O professor da UFG afirmou que as unidades federativas são os órgãos responsáveis pelo controle, licenças ambientais, fiscalização e acompanhamento do uso dos recursos naturais do bioma.

Goiás

Assim como outros estados, Goiás também tem cobertura de mais de um bioma. Em relação a Mata Atlântica, um levantamento do MapBiomas mostrou que desde 2021 o estado é o segundo com menor cobertura nativa entre os 17 estados em que o bioma está presente. A maior parte da vegetação goiana é de Cerrado.

Apenas cerca de 50% da vegetação de todo o Cerrado ainda é natural. O professor Manuel Ferreira afirmou que Goiás não figura entre os maiores desmatadores do bioma, aparecendo em quinto ou sexto no ranking anual.

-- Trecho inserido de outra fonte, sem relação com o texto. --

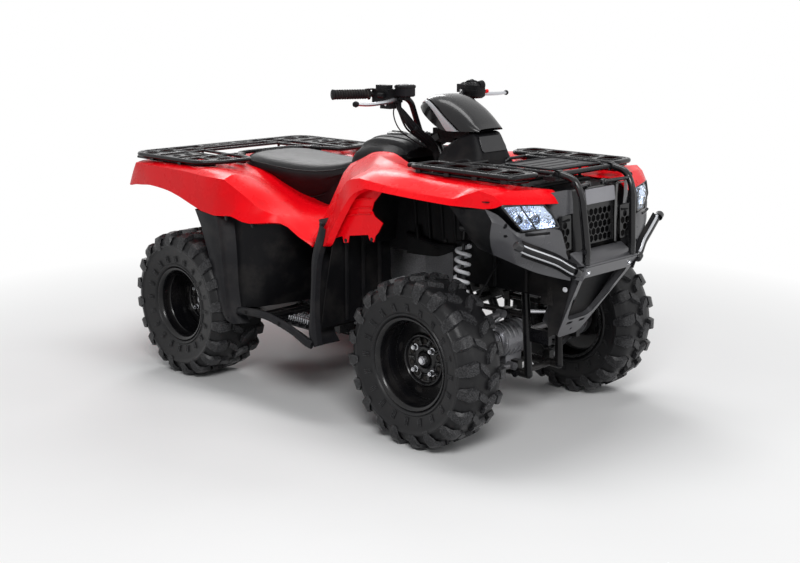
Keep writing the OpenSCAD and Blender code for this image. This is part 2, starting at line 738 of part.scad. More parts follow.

“Goiás tem um ranking mais baixo porque já é uma área de ocupação do agronegócio que está bastante consolidada. E também existe uma questão de ordem econômica e física em relação à região do Matopiba. Essa região ainda tem muitas áreas propícias ao agronegócio, com um relevo mais plano e áreas boas para mecanização. Ela está próxima de um eixo de logística que tem uma estrutura muito boa para exportação”, destacou.

Cerrado
Foto: Toninho Tavares/Agência Brasília

Ferreira ressaltou outros aspectos que favorecem a ocupação do Matopiba, que o fazem avaliar que os desmatamentos na região ainda ocorrerão nos próximos anos. “Há um bom preço das terras que vão sendo aos poucos negociadas mais ao norte. Isso vem acontecendo até chegar na fronteira onde se contorna toda a Amazônia, que é aquela área de desmatamento que pega o Mato Grosso e vai até o Maranhão. E toda essa região fica com essa interface de Cerrado e Amazônia”, explicou.